A college professor brings some archaeology students to Earth for a dig; this is a training exercise, and the students are not expected to find anything of value, and the prof, who comes across as cynical, cold, arrogant and dismissive, pooh-poohs the bones and things the students find.  The most energetic and romantic student, a kid emotionally committed to the past and the profession of archaeology, finds a gravestone.  He senses, without any rational reason, that this headstone is a big big deal, even when the prof dismisses the stone as valueless.  Driven by some compulsion, the student laboriously copies by hand the inscription on the headstone, even though he can't read a word of it, the letters mere squiggles to him.  Then he drops dead.

The story ends with the revelation that this kid found the gravestone of Shakespeare, upon which was engraved a curse on any who would disturb the Bard's bones.  While the realistic portions of the story suggest our lives are meaningless, that even the greatest of the world's artists and their cultures will be forgotten by those who follow them, the fantasy portion of the story suggests that great artists are like wizards, their art--in Shakespeare's case, the written word--like magic, able to shake and shatter human hearts and minds.

Competently written, and thought-provoking (nowadays you could use this story in a college class to interrogate "whiteness"--the elevation of the white male, white worship of the written word, white obsession with time, you know what I'm talking about), I can mildly recommend this one.  

"First Dig" was included in the 1971 deFord collection Elsewhere, Elsewhen, Elsehow and Helen Hoke dug it up and exposed it to the world in her 1977 anthology Eerie, Weird and Wicked.

Hey, comics fans!  Two points:
1) The cover of Elsewhere, Elsewhen, Elsehow is by Richard Corben
2) Hoke also included in Eerie, Weird and Wicked Robert Bloch's joke story about
comic books "The Strange Island of Dr. Nork," which last year I told you was terrible

"The Montavarde Camera" by Avram Davidson

Here comes the story I had the highest hopes for.  I gave Oliver a low "C," and McIntosh and deFord low "B"s, so it shouldn't be hard for Davidson to go to the head of the class!  Let's hope he's on his game today!
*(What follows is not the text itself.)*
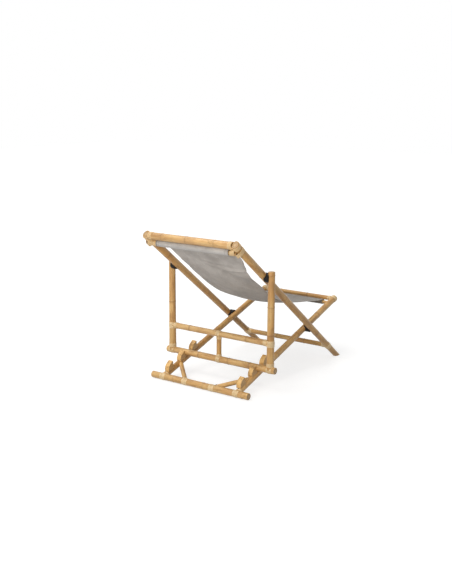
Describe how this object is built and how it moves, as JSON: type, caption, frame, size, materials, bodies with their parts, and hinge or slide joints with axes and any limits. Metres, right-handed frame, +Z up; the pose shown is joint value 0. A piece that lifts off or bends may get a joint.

Davidson's style here in "The Montavarde Camera"--the vivid, emotionally evocative, images of people and places, the little subtle jokes--is quite good, so right away the story gets a thumbs up.  As for the plot, we are in weird territory again.  (I take a break from reading Weird Tales, but they keep pulling me back in!)  A guy in turn of the century England is mysteriously drawn to a shop owned by a remarkable figure who is probably the Devil or one of Satan's servants.  The protagonist is interested in photography, and the smooth and charismatic shopkeeper sells him a very special camera, one constructed by a pioneer of photography, a somewhat mysterious individual with a chequered history, a man rumored to have produced pornography and to have links to satanic cults.

Clues mount that the camera has a diabolical influence, that it drains the strength, the life force, from objects and people whose image it captures.  Will the protagonist do the right thing and try to destroy the infernal device?  Or will he be corrupted by it, seek to use it to liberate himself from his nagging penny-pinching wife?  

An entertaining weird tale.  "The Montavarde Camera" has been a hit with editors and reappeared in multiple anthologies and Davidson collections.


********** 
 
The Davidson piece is the best of today's stories, the most fun to read, but also the hardest to write about, because it seems to be designed solely to be an entertainment that transports you to an earlier age with its references to the technology, events and aspects of daily life of a past era; in contrast, the Oliver story seems to be trying to make a banal argument about our market society while deFord's story seems to be trying to make profound points about the meaning of life and the roles of the artist and of the scientist, favoring the former over the later in a provocative way.  McIntosh's contribution is mostly trying to entertain you with a story about human relationships, but has the speculative element we expect to find in "real" science fiction, asking the question, if you could travel back in time under certain parameters, how might it affect your relationship life and career life?

A diverse bunch of stories, none of which is actually bad.  So, a good issue of F&SF.  Kudos to Mr. Mills and all concerned.